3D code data
——
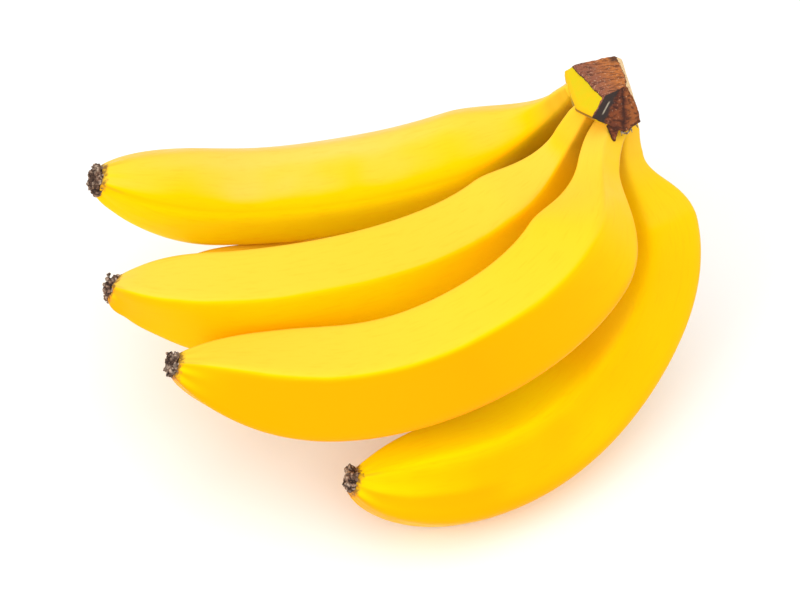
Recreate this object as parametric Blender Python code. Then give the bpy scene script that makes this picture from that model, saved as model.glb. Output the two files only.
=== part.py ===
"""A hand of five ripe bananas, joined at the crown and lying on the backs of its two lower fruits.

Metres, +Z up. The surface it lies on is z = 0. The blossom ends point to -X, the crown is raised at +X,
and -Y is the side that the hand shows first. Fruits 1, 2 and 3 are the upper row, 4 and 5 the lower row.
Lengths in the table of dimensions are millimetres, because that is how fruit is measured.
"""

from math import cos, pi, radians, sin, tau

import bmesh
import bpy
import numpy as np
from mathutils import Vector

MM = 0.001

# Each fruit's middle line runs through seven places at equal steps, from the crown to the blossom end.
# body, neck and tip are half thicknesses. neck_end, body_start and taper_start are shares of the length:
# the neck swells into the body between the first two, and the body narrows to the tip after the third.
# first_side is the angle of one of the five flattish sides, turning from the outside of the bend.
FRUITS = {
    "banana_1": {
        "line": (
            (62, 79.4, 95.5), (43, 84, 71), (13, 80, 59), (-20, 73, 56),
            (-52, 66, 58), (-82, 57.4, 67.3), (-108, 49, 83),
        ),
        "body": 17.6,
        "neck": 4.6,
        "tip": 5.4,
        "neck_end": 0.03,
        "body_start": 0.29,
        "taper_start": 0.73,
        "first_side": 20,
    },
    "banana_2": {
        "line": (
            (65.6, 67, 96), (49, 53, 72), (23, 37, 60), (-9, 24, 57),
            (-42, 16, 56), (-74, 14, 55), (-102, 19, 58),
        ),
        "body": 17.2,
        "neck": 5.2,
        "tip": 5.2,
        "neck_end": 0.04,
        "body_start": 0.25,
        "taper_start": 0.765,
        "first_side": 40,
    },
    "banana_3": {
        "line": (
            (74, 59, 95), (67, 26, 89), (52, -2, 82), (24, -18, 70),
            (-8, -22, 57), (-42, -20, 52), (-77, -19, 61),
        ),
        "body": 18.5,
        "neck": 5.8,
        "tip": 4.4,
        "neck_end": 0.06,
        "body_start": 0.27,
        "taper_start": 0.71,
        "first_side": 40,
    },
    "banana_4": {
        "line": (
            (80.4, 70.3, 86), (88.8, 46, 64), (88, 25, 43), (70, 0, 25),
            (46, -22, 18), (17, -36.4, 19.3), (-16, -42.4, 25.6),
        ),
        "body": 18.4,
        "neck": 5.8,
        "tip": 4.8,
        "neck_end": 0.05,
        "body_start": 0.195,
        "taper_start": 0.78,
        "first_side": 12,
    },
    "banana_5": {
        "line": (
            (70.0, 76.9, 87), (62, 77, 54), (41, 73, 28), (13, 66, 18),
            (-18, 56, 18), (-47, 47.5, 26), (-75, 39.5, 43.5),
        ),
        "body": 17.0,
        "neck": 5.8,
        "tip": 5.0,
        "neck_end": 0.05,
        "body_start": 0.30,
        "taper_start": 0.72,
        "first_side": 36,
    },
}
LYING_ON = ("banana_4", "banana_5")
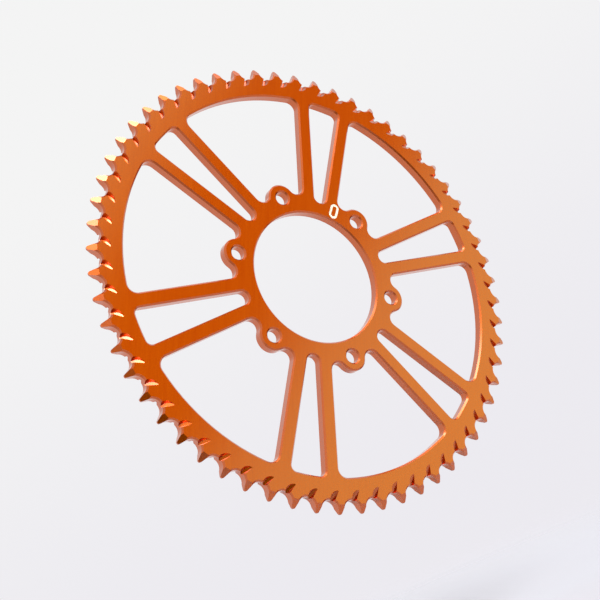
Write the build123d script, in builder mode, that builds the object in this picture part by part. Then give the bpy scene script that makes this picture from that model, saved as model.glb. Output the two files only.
——
> [GOAL]
Each line above that holds the string "part" should be copied and shown.

> [RESULT FOR THIS EXERCISE]
=== part.py ===
Write the build123d script, in builder mode, that builds the object in this picture part by part. Then give the bpy scene script that makes this picture from that model, saved as model.glb. Output the two files only.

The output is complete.